= Task to carry out =
Output the data below in full, byte for byte. Nothing may differ.

= Dataset content =
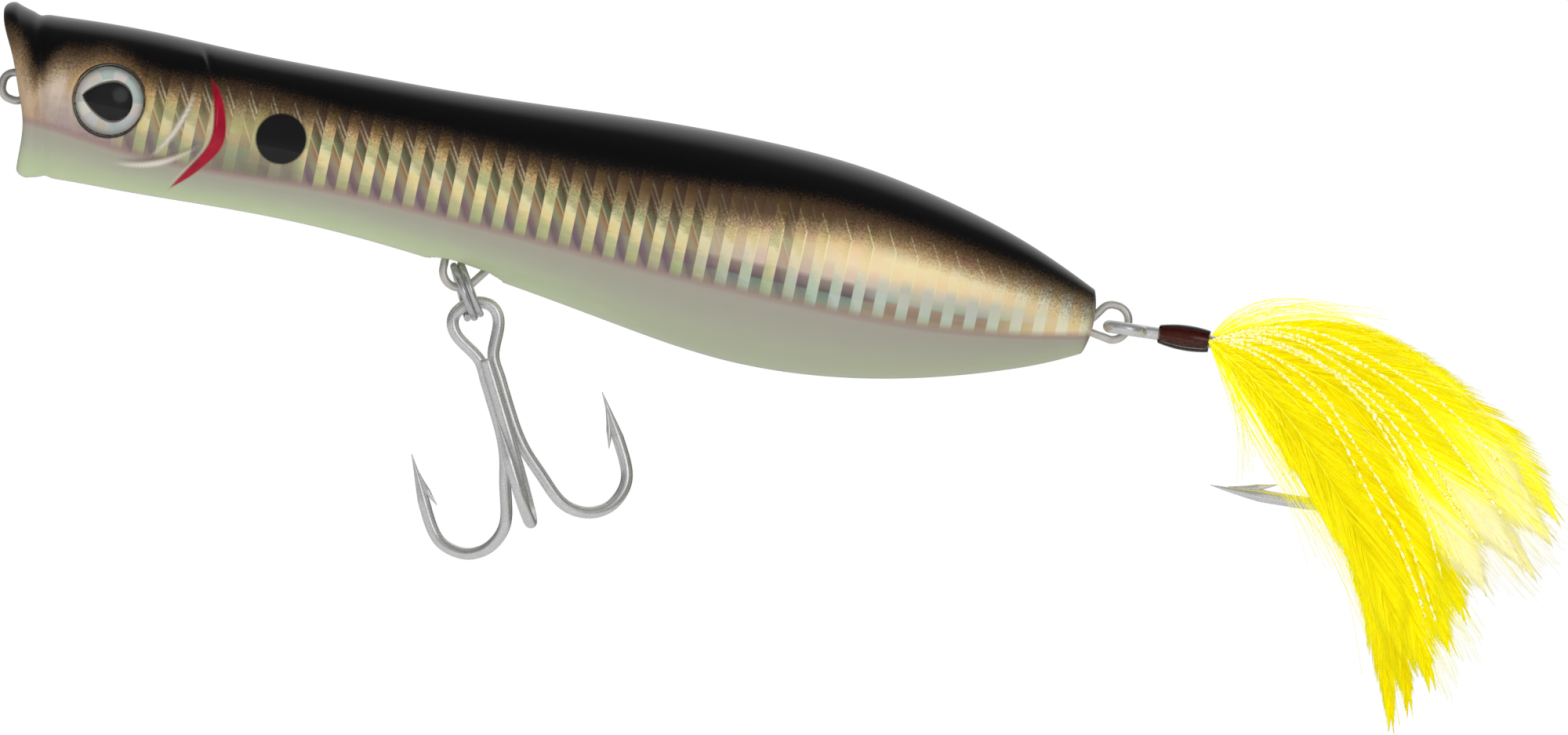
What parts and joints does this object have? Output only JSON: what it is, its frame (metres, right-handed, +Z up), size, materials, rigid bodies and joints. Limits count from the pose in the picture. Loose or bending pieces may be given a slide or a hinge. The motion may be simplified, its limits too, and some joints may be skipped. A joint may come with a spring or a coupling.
{
  "type": "topwater popper",
  "caption": "Floating surface fishing lure with a cupped mouth, wire line tie, belly treble on a split ring and a feather-dressed tail hook.",
  "frame": {"origin": "centre of the line-tie eye at the nose", "axes": "+X along the body from the nose to the tail, +Y out of the right flank, +Z up through the back"},
  "size_m": [0.2444, 0.0334, 0.0712],
  "materials": {
    "painted_plastic": "glossy lacquer over black back and pearl belly",
    "holographic_film": "hot-stamped holographic film in gold bars",
    "stainless_wire": "drawn stainless wire",
    "ballast_steel": "turned steel",
    "race_plastic": "natural moulded plastic",
    "ball_steel": "polished steel ball",
    "eye_print": "printed holographic disc with black pupil",
    "clear_resin": "clear domed resin",
    "ring_steel": "bright spring steel",
    "hook_steel": "satin tinned steel",
    "tying_thread": "dark red tying thread",
    "clear_varnish": "clear gloss varnish",
    "yellow_hackle": "dyed yellow hackle",
    "pearl_tinsel": "twisted pearl tinsel"
  },
  "bodies": {
    "lure_body": {"shell_left": "painted_plastic", "shell_right": "painted_plastic", "flank_film_left": "holographic_film", "flank_film_right": "holographic_film", "through_wire": "stainless_wire", "ballast_slug": "ballast_steel", "ball_race_tube": "race_plastic", "eye_disc_left": "eye_print", "eye_disc_right": "eye_print", "eye_lens_left": "clear_resin", "eye_lens_right": "clear_resin"},
    "ball": {"casting_ball": "ball_steel"},
    "belly_ring": {"belly_split_ring": "ring_steel"},
    "treble": {"treble_double_hook": "hook_steel", "treble_third_hook": "hook_steel"},
    "tail_dressing": {"tail_hook": "hook_steel", "thread_whipping": "tying_thread", "whipping_varnish": "clear_varnish", "hackle_feather_1": "yellow_hackle", "hackle_feather_2": "yellow_hackle", "hackle_feather_3": "yellow_hackle", "hackle_feather_4": "yellow_hackle", "hackle_feather_5": "yellow_hackle", "hackle_feather_6": "yellow_hackle", "hackle_feather_7": "yellow_hackle", "hackle_feather_8": "yellow_hackle", "flash_strands": "pearl_tinsel"}
  },
  "joints": [
    {"name": "ball_roll", "type": "slide", "parent": "lure_body", "child": "ball", "axis": [1, 0, 0], "range_m": [0, 0.0425]},
    {"name": "ring_side_swing", "type": "hinge", "parent": "lure_body", "child": "belly_ring", "pos_m": [0.0724, 0, -0.0157], "axis": [0.866, 0, 0.5], "range_deg": [-60, 60]},
    {"name": "treble_fore_aft_swing", "type": "hinge", "parent": "belly_ring", "child": "treble", "pos_m": [0.07485, 0, -0.01955], "axis": [0, 1, 0], "range_deg": [-25, 50]},
    {"name": "tail_hook_swing", "type": "hinge", "parent": "lure_body", "child": "tail_dressing", "pos_m": [0.16875, 0, -0.0008], "axis": [0, 1, 0], "range_deg": [-60, 60]}
  ]
}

= Response to the task =
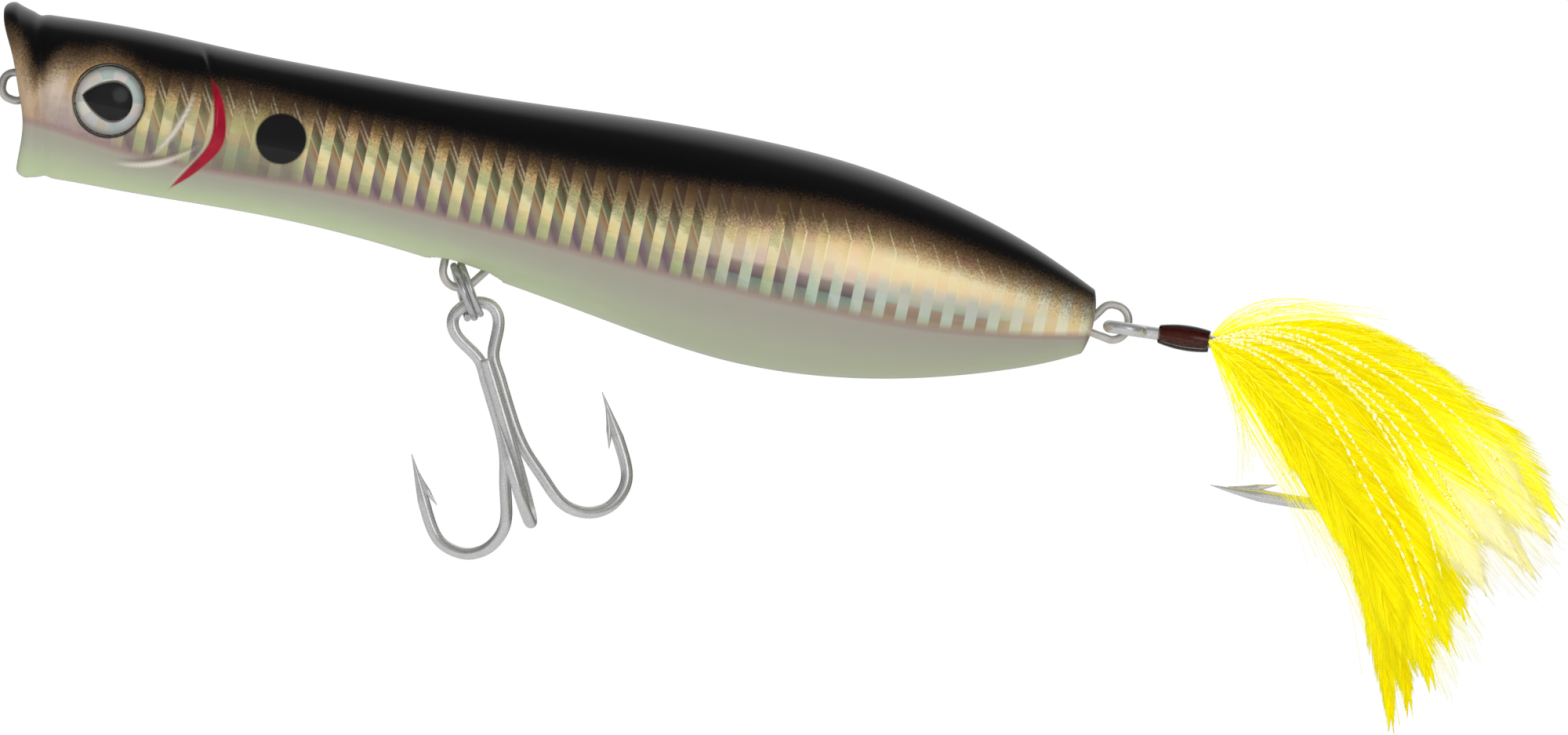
What parts and joints does this object have? Output only JSON: what it is, its frame (metres, right-handed, +Z up), size, materials, rigid bodies and joints. Limits count from the pose in the picture. Loose or bending pieces may be given a slide or a hinge. The motion may be simplified, its limits too, and some joints may be skipped. A joint may come with a spring or a coupling.
{
  "type": "topwater popper",
  "caption": "Floating surface fishing lure with a cupped mouth, wire line tie, belly treble on a split ring and a feather-dressed tail hook.",
  "frame": {"origin": "centre of the line-tie eye at the nose", "axes": "+X along the body from the nose to the tail, +Y out of the right flank, +Z up through the back"},
  "size_m": [0.2444, 0.0334, 0.0712],
  "materials": {
    "painted_plastic": "glossy lacquer over black back and pearl belly",
    "holographic_film": "hot-stamped holographic film in gold bars",
    "stainless_wire": "drawn stainless wire",
    "ballast_steel": "turned steel",
    "race_plastic": "natural moulded plastic",
    "ball_steel": "polished steel ball",
    "eye_print": "printed holographic disc with black pupil",
    "clear_resin": "clear domed resin",
    "ring_steel": "bright spring steel",
    "hook_steel": "satin tinned steel",
    "tying_thread": "dark red tying thread",
    "clear_varnish": "clear gloss varnish",
    "yellow_hackle": "dyed yellow hackle",
    "pearl_tinsel": "twisted pearl tinsel"
  },
  "bodies": {
    "lure_body": {"shell_left": "painted_plastic", "shell_right": "painted_plastic", "flank_film_left": "holographic_film", "flank_film_right": "holographic_film", "through_wire": "stainless_wire", "ballast_slug": "ballast_steel", "ball_race_tube": "race_plastic", "eye_disc_left": "eye_print", "eye_disc_right": "eye_print", "eye_lens_left": "clear_resin", "eye_lens_right": "clear_resin"},
    "ball": {"casting_ball": "ball_steel"},
    "belly_ring": {"belly_split_ring": "ring_steel"},
    "treble": {"treble_double_hook": "hook_steel", "treble_third_hook": "hook_steel"},
    "tail_dressing": {"tail_hook": "hook_steel", "thread_whipping": "tying_thread", "whipping_varnish": "clear_varnish", "hackle_feather_1": "yellow_hackle", "hackle_feather_2": "yellow_hackle", "hackle_feather_3": "yellow_hackle", "hackle_feather_4": "yellow_hackle", "hackle_feather_5": "yellow_hackle", "hackle_feather_6": "yellow_hackle", "hackle_feather_7": "yellow_hackle", "hackle_feather_8": "yellow_hackle", "flash_strands": "pearl_tinsel"}
  },
  "joints": [
    {"name": "ball_roll", "type": "slide", "parent": "lure_body", "child": "ball", "axis": [1, 0, 0], "range_m": [0, 0.0425]},
    {"name": "ring_side_swing", "type": "hinge", "parent": "lure_body", "child": "belly_ring", "pos_m": [0.0724, 0, -0.0157], "axis": [0.866, 0, 0.5], "range_deg": [-60, 60]},
    {"name": "treble_fore_aft_swing", "type": "hinge", "parent": "belly_ring", "child": "treble", "pos_m": [0.07485, 0, -0.01955], "axis": [0, 1, 0], "range_deg": [-25, 50]},
    {"name": "tail_hook_swing", "type": "hinge", "parent": "lure_body", "child": "tail_dressing", "pos_m": [0.16875, 0, -0.0008], "axis": [0, 1, 0], "range_deg": [-60, 60]}
  ]
}